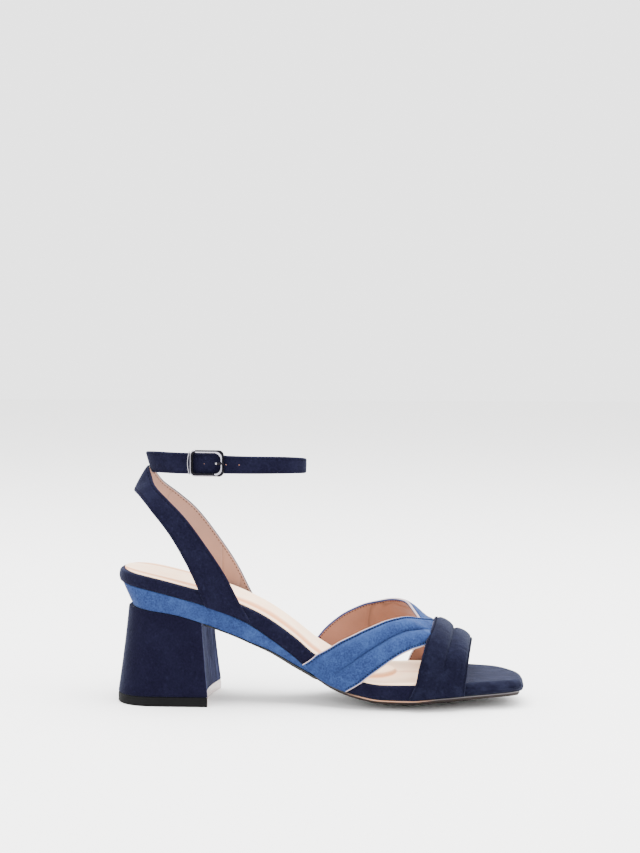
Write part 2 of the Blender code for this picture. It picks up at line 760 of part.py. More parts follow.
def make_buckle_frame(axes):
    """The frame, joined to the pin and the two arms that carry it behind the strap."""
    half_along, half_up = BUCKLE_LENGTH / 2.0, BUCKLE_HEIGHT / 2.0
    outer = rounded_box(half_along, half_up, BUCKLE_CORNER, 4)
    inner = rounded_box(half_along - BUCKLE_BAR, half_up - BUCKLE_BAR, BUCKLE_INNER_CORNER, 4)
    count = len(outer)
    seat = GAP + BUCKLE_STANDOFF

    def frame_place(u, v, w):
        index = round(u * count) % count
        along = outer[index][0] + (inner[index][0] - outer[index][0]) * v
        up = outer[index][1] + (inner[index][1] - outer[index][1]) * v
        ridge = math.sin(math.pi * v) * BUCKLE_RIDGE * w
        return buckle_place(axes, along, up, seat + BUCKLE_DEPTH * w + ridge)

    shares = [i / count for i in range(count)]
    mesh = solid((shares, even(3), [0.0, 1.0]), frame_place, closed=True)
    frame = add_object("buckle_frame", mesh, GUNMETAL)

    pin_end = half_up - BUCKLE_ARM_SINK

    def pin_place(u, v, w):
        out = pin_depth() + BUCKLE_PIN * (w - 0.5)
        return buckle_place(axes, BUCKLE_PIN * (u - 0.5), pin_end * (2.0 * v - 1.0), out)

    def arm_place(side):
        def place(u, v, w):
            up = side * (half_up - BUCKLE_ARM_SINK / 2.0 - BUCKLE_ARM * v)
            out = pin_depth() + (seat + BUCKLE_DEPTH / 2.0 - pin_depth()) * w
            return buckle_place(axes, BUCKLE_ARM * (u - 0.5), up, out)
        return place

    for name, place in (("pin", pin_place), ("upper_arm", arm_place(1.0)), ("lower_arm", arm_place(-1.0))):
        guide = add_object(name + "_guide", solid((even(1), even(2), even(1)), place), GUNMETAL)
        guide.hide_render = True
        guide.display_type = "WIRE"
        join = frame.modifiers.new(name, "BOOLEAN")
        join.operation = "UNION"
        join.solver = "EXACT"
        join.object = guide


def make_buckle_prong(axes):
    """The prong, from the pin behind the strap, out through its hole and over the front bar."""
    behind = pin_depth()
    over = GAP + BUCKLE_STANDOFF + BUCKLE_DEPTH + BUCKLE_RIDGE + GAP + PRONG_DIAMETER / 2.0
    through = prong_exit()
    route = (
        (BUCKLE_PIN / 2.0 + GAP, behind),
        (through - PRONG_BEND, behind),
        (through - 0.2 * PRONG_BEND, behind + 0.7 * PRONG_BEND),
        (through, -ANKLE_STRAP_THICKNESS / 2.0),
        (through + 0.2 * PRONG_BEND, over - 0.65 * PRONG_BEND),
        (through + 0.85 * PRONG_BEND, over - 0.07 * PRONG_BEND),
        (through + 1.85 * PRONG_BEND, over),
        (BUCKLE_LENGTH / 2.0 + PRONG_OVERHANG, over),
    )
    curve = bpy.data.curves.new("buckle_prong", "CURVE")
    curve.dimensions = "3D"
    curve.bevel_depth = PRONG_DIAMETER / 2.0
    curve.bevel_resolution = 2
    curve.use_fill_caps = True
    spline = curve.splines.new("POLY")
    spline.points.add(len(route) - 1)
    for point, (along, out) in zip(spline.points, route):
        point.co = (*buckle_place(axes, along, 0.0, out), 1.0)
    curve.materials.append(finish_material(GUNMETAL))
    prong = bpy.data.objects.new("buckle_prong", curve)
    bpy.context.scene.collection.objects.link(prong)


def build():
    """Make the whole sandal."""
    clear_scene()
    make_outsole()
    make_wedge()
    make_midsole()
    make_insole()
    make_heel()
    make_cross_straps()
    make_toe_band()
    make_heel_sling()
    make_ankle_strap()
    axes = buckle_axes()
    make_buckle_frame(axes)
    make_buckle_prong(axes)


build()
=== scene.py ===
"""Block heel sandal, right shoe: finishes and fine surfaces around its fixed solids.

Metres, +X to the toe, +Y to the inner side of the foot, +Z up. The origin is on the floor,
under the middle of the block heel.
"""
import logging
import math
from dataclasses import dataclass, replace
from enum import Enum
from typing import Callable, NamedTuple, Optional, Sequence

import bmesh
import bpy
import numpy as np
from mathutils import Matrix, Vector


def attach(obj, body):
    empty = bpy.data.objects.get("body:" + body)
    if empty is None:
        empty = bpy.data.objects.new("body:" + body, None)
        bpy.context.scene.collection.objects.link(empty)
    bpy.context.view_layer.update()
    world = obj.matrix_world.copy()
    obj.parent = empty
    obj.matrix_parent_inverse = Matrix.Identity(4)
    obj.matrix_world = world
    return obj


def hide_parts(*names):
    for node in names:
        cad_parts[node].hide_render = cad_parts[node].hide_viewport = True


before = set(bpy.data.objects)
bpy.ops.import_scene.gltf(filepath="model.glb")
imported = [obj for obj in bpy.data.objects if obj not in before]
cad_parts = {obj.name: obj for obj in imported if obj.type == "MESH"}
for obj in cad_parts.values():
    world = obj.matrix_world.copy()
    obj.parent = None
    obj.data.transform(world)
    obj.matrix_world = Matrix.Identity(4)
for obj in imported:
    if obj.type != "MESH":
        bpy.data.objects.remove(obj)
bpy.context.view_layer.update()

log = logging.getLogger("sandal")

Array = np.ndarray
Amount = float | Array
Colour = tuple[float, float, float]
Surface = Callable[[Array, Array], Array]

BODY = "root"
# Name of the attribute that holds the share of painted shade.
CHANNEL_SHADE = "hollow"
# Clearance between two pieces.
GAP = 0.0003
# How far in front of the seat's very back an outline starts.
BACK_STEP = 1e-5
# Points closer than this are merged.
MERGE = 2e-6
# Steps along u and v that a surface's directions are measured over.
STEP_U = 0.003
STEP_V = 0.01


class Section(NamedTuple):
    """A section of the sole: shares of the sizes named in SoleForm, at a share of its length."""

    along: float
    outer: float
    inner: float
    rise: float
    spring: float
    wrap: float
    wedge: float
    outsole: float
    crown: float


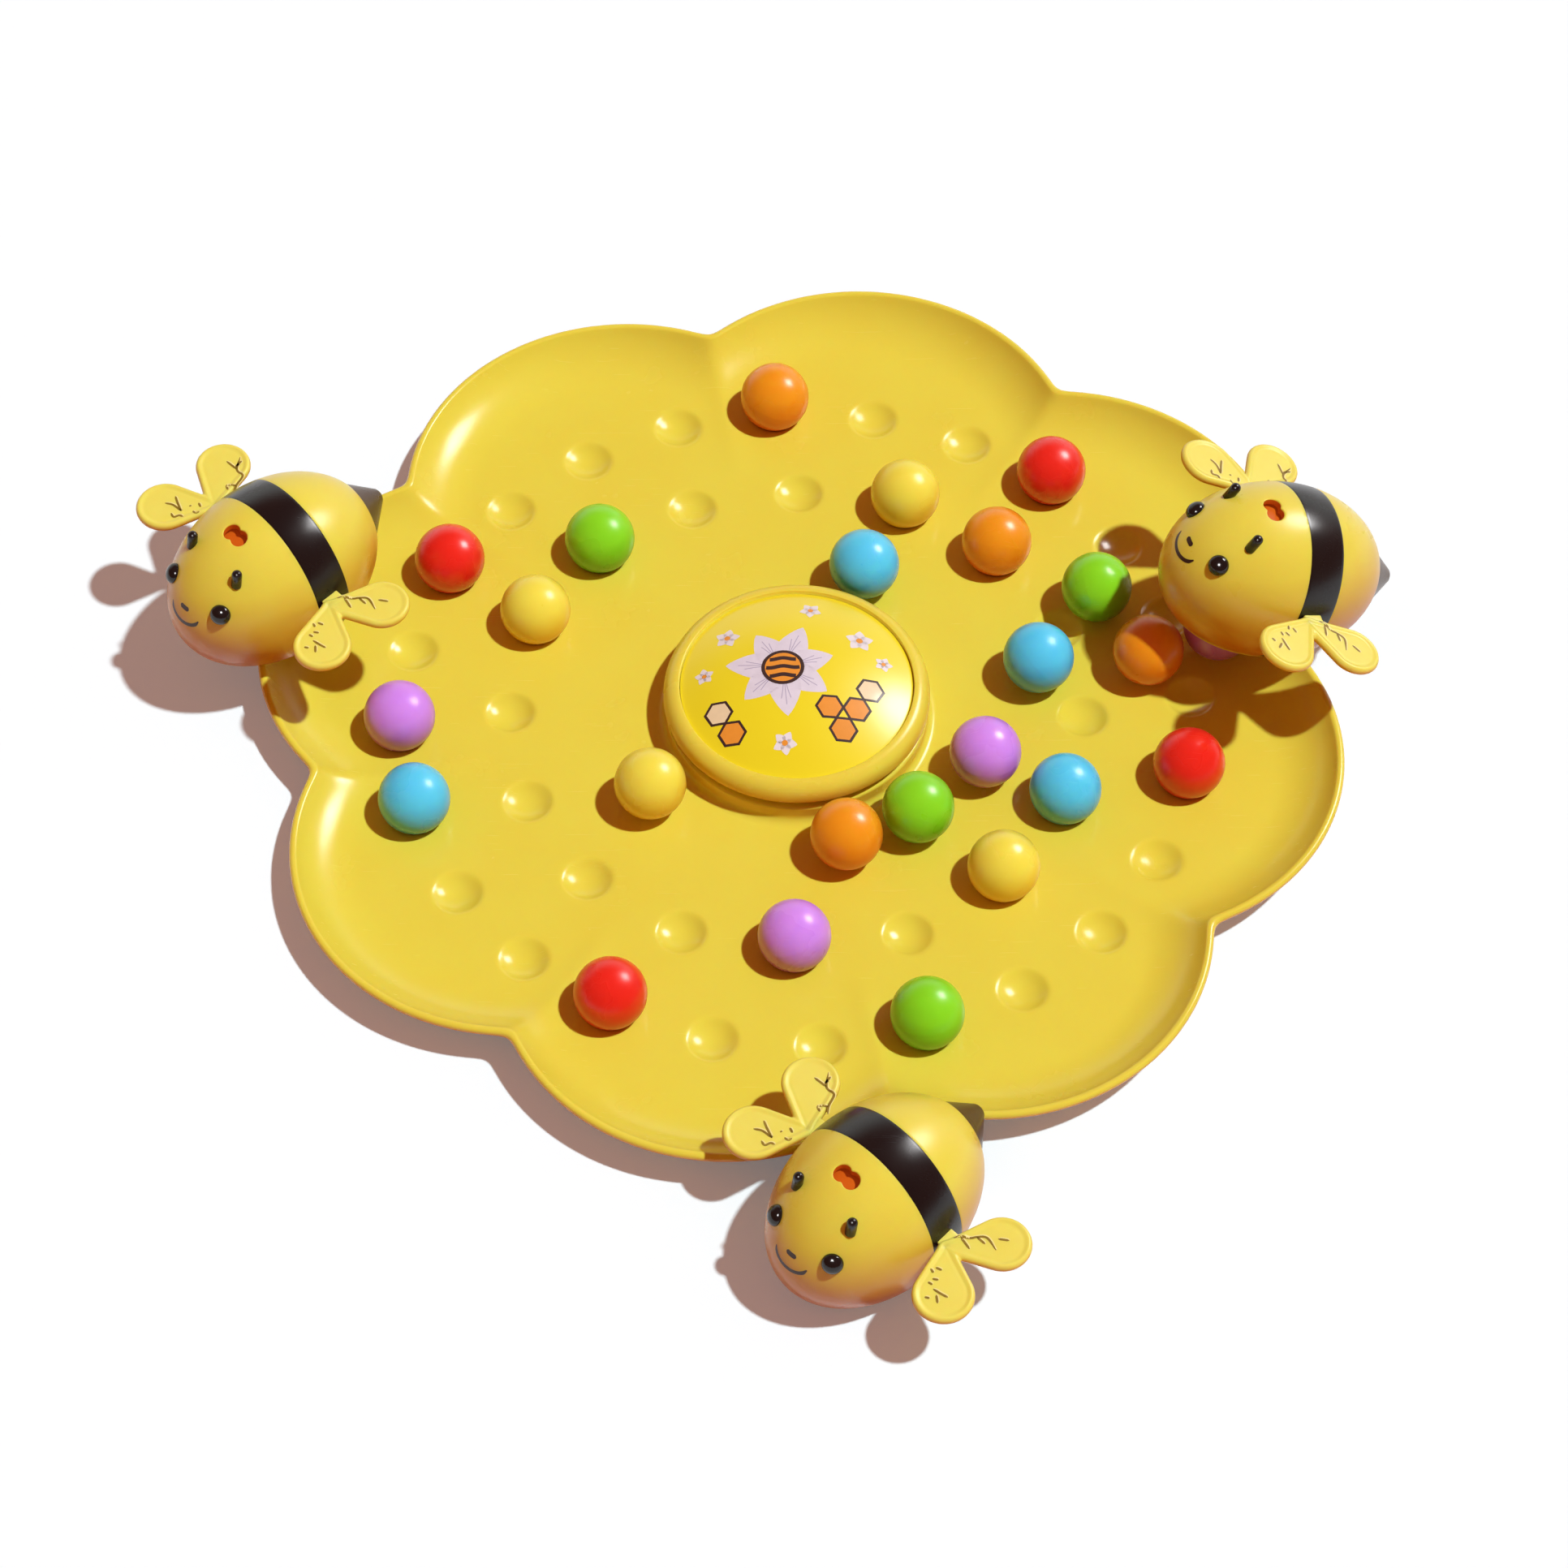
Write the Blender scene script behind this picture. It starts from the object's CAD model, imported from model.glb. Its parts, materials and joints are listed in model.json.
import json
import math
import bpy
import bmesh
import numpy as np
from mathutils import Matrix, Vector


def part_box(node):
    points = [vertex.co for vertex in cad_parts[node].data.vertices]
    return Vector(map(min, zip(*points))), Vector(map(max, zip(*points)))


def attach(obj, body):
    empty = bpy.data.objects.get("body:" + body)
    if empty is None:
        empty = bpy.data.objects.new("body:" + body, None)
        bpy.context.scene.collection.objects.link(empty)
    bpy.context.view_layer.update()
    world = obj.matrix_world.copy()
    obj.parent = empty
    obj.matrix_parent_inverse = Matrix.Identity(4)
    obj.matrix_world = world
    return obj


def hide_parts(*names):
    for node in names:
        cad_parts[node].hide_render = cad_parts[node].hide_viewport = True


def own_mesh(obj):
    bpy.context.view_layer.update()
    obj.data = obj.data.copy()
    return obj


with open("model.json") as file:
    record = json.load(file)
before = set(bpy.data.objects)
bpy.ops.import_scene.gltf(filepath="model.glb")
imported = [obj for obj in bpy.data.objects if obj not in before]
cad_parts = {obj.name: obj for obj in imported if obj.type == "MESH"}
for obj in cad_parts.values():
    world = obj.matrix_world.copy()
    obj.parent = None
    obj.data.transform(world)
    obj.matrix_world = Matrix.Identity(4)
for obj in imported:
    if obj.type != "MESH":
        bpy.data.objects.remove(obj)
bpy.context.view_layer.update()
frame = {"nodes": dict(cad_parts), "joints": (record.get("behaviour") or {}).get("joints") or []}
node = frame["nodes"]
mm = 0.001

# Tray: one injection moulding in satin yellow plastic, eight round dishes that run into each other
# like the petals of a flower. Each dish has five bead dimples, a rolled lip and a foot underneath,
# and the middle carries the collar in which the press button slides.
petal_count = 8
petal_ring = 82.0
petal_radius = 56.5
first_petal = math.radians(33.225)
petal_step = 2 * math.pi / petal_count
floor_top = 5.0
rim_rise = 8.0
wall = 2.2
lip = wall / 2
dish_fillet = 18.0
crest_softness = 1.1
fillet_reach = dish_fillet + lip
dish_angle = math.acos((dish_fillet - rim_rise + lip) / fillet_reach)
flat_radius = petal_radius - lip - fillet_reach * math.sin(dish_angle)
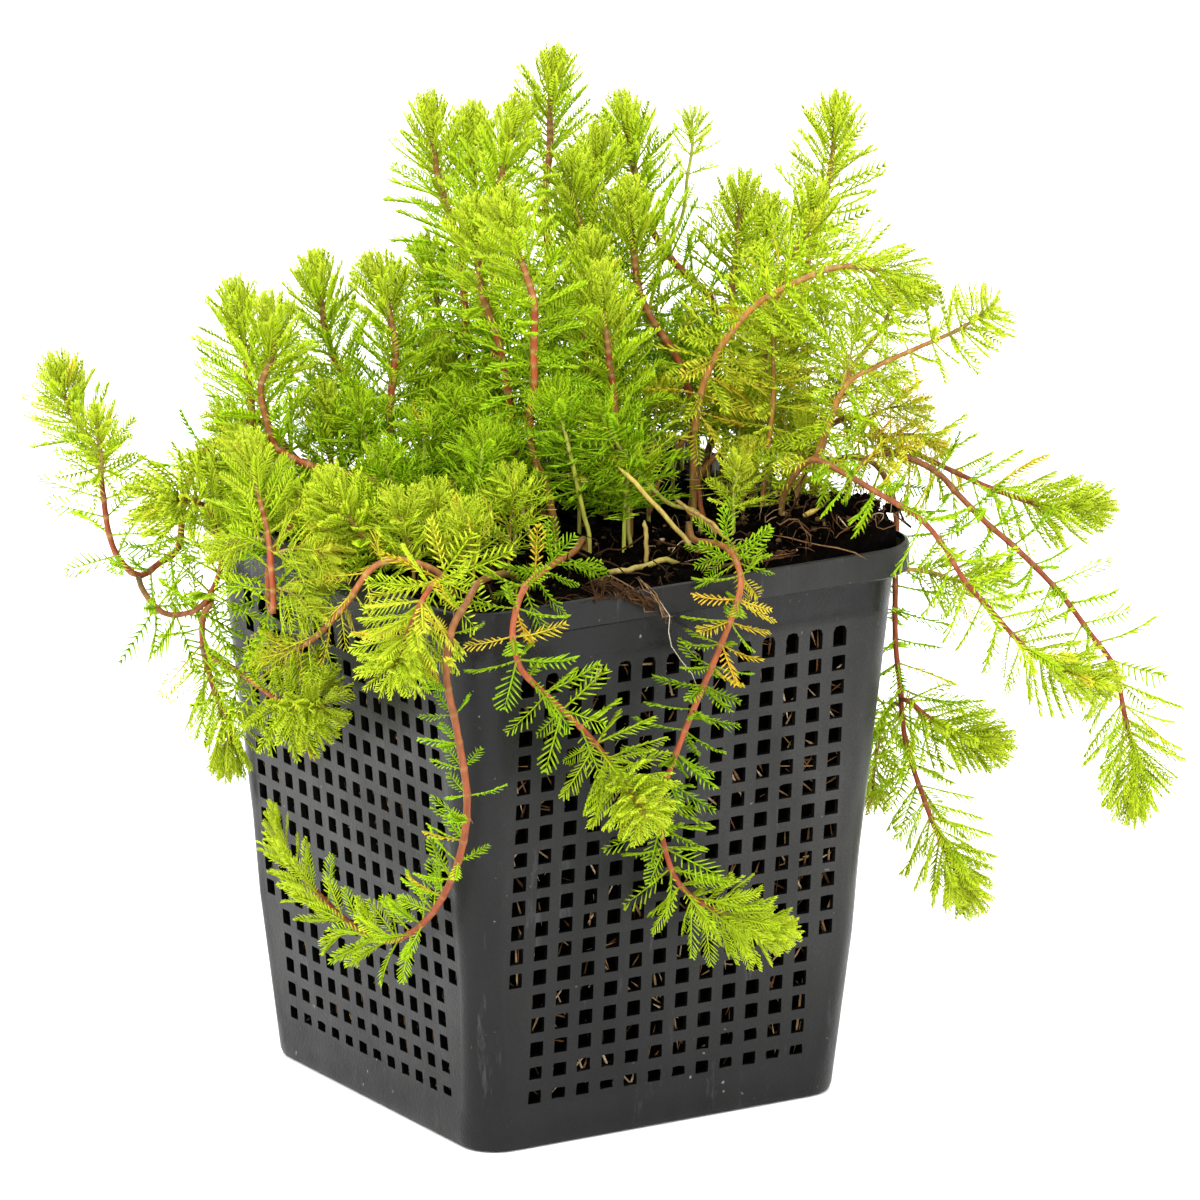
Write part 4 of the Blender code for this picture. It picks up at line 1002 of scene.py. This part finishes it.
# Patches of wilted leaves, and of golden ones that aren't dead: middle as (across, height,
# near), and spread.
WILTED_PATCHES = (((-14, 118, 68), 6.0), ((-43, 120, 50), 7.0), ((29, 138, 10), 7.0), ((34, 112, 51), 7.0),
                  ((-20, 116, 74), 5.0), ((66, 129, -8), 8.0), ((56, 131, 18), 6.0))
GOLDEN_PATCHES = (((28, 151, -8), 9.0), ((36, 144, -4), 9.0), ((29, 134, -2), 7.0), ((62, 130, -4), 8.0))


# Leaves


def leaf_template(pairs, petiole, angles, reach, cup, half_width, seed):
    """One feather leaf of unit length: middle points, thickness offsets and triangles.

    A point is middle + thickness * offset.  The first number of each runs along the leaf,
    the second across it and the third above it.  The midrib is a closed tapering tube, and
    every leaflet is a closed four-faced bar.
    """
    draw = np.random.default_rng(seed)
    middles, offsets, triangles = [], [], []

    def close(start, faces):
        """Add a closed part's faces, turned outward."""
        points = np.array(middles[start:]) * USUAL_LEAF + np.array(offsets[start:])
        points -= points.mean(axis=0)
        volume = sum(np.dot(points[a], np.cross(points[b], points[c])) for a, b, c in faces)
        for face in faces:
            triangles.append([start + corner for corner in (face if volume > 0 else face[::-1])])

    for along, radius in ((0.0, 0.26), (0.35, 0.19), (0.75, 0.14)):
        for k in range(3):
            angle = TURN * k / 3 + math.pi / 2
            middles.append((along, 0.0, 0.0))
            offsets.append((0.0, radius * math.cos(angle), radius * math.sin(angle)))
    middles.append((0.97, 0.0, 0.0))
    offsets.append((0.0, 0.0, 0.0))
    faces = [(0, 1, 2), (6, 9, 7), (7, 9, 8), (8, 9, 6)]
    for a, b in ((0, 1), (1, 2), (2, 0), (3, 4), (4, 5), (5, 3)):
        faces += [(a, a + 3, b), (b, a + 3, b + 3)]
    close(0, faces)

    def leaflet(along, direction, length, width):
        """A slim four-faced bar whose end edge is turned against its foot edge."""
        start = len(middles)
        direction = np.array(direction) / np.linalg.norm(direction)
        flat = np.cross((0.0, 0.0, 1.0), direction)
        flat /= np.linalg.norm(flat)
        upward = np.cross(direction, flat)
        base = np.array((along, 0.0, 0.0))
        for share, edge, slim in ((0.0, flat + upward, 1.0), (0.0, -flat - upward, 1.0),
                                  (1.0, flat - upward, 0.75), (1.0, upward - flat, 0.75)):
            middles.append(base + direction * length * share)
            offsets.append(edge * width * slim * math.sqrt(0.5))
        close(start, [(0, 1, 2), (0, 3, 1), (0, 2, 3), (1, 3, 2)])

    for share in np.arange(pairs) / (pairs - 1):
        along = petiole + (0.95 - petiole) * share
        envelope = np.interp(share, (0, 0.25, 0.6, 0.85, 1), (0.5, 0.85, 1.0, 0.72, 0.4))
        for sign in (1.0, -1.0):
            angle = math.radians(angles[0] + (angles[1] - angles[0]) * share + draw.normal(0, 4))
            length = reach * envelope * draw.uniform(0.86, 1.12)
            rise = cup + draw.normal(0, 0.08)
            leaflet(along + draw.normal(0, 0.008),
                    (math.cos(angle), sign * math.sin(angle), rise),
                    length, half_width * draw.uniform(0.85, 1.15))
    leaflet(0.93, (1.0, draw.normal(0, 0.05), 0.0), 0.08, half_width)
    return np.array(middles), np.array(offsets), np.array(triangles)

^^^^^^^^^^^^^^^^

Write out again only the lines from the line containing "make_outsole()" through the line containing "Surface = Callable[[Array, Array], Array]", both included, exactly as they are.

• [Response to the exercise]:
    make_outsole()
    make_wedge()
    make_midsole()
    make_insole()
    make_heel()
    make_cross_straps()
    make_toe_band()
    make_heel_sling()
    make_ankle_strap()
    axes = buckle_axes()
    make_buckle_frame(axes)
    make_buckle_prong(axes)


build()
=== scene.py ===
"""Block heel sandal, right shoe: finishes and fine surfaces around its fixed solids.

Metres, +X to the toe, +Y to the inner side of the foot, +Z up. The origin is on the floor,
under the middle of the block heel.
"""
import logging
import math
from dataclasses import dataclass, replace
from enum import Enum
from typing import Callable, NamedTuple, Optional, Sequence

import bmesh
import bpy
import numpy as np
from mathutils import Matrix, Vector


def attach(obj, body):
    empty = bpy.data.objects.get("body:" + body)
    if empty is None:
        empty = bpy.data.objects.new("body:" + body, None)
        bpy.context.scene.collection.objects.link(empty)
    bpy.context.view_layer.update()
    world = obj.matrix_world.copy()
    obj.parent = empty
    obj.matrix_parent_inverse = Matrix.Identity(4)
    obj.matrix_world = world
    return obj


def hide_parts(*names):
    for node in names:
        cad_parts[node].hide_render = cad_parts[node].hide_viewport = True


before = set(bpy.data.objects)
bpy.ops.import_scene.gltf(filepath="model.glb")
imported = [obj for obj in bpy.data.objects if obj not in before]
cad_parts = {obj.name: obj for obj in imported if obj.type == "MESH"}
for obj in cad_parts.values():
    world = obj.matrix_world.copy()
    obj.parent = None
    obj.data.transform(world)
    obj.matrix_world = Matrix.Identity(4)
for obj in imported:
    if obj.type != "MESH":
        bpy.data.objects.remove(obj)
bpy.context.view_layer.update()

log = logging.getLogger("sandal")

Array = np.ndarray
Amount = float | Array
Colour = tuple[float, float, float]
Surface = Callable[[Array, Array], Array]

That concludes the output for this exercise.